4. Çevre dostu ambalaj
Sadece ürünün üretiminde kullanılan içerikler değil, aynı zamanda ürünün konulduğu ambalaj da “clean beauty” nin kapsamına girer. Geri dönüşebilen, plastik kullanılmayan ya da kullanımı en aza indirilen ambalajlar tercih edilir.
Peki özetle; neden bu trendi takip etmeliyiz ve neden “temiz güzellik” ürünlerini tercih etmeliyiz?
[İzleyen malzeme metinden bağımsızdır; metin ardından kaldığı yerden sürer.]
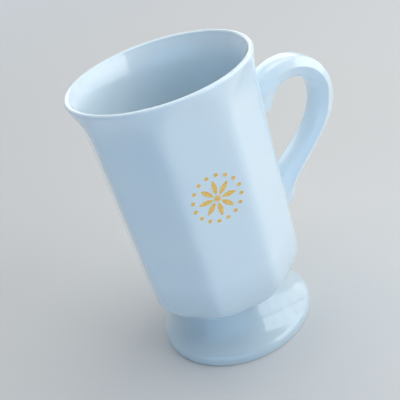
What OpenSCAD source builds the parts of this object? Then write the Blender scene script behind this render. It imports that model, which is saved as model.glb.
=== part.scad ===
// Footed porcelain cup for milky coffee: an eight-sided bowl that turns round
// at its lip and at its neck, a domed hollow foot and a looped strap handle,
// fired as one piece, with a small gilt rosette printed on the front panel.
// Frame: the cup's axis is Z and the foot stands on Z = 0. The handle points
// along +X, and the gilt panel faces -Y.

/* [Bowl] */
// Height from the table to the top of the lip
cup_h = 131.5; // [124:0.5:140]
// Outer diameter of the round lip
rim_d = 80; // [77:0.5:86]
// How far the lip stands out beyond the panels' tops
rim_out = 4.25; // [2.5:0.05:5]
// How much closer to the axis the panels are at the belly than at their tops
panel_draw = 0.8; // [0:0.1:2]
// Depth under the lip at which the panels start to flare out to it
flare_drop = 22.3; // [18:0.1:28]
// Depth under the lip at which the panels' corners start to fade
fade_drop = 12.9; // [8:0.1:16]
// Height over the neck at which the panels start to round in to it
belly_h = 13; // [11:0.5:18]
// How much of a sharp corner is left between two panels, as a share
corner_share = 0.69; // [0.55:0.01:0.98]
// Thickness of the bowl's wall, at the middle of a panel
wall = 3.1; // [2.5:0.1:4]
// Thickness of the lip
lip_t = 2.6; // [2:0.1:3.2]
// Thickness of the floor over the neck
floor_t = 6; // [4:0.5:9]

/* [Foot] */
// Diameter of the narrow neck between bowl and foot
neck_d = 46; // [40:0.5:50]
// Height of the neck over the table
neck_z = 21; // [18:0.5:23]
// Diameter of the foot
foot_d = 73; // [68:0.5:80]
// Height of the upright band round the foot
foot_band = 2.2; // [1.5:0.1:3]
// Height of the rounded edge above that band
foot_edge = 6; // [4:0.1:7]
// Width of the flat ring that the foot stands on
foot_ring = 3.4; // [2.8:0.1:5]
// Depth of the hollow under the foot
foot_hollow = 13; // [8:0.5:15]

/* [Handle] */
// Depth under the lip at which the handle's upper root leaves the bowl
root_drop = 31.05; // [26:0.05:34]
// Height between the handle's two roots
handle_h = 46.4; // [43:0.2:50]
// Distance from the panel to the middle of the strap, where it is farthest out
reach = 31.2; // [27:0.05:36]
// Depth of that farthest place under the upper root
reach_drop = 3.6; // [0:0.05:8]
// Width of the strap, across the handle
strap_w = 16; // [13:0.1:18]
// Thickness of the strap round the loop
strap_t = 9; // [7:0.1:10]
// Thickness of the strap's lower arm, at its thinnest
arm_t = 7.4; // [6:0.1:9]
// Thickness of the strap at its two roots
root_t = 12.6; // [10:0.1:15]

/* [Gilding] */
// Diameter of the printed rosette, with its ring of dots
motif_d = 22; // [14:0.5:24]
// Depth of the rosette's middle under the start of the flare
motif_drop = 23.7; // [16:0.1:40]
// Number of petals
petals = 8; // [6:1:10]
// Thickness of the gilding
gilt_t = 0.12; // [0.08:0.01:0.3]

/* [Hidden] */

porcelain = [0.80, 0.87, 0.93];
gold = [0.85, 0.66, 0.27];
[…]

Kullandığımız kozmetik ürünler (özellikle nemlendiriciler) cildimizde uzun saatler boyunca kalır. Maruz kaldığımız ürünlerin içeriklerinin temiz olmaması sağlığımızı da tehdit eder. Bu sebeple özellikle güneş kremi, el ve vücut kremleri ve losyonları, deodorantlar gibi sürekli günlük olarak kullandığımız ürünlerde daha temiz alternatiflere yönelmeliyiz. Yapılan araştırmalar, bilimsel çalışmalar sonucunda ortaya konan veriler ışığında özellikle şu bileşenleri içeren ürünleri kullanmaktan kaçınmalıyız: sentetik kokular ve ftalatlar, (PEG) polietilen glikol bileşenleri, formaldehit, petrol türevleri gibi...
Daha önce de bahsettiğimiz gibi “doğal” her zaman daha iyi demek değildir. Kritik olan doğru dozda bileşenlerle, uygun şekilde formüle edilmiş, insan sağlığını tehdit etmeyen ürünler geliştirmektir. Bu ürünlere olan talep arttıkça her geçen gün daha fazla marka daha temiz içerikli ürünler geliştirmeye başlayacak ve bu ürünler daha ulaşılabilir bir konuma gelecektir.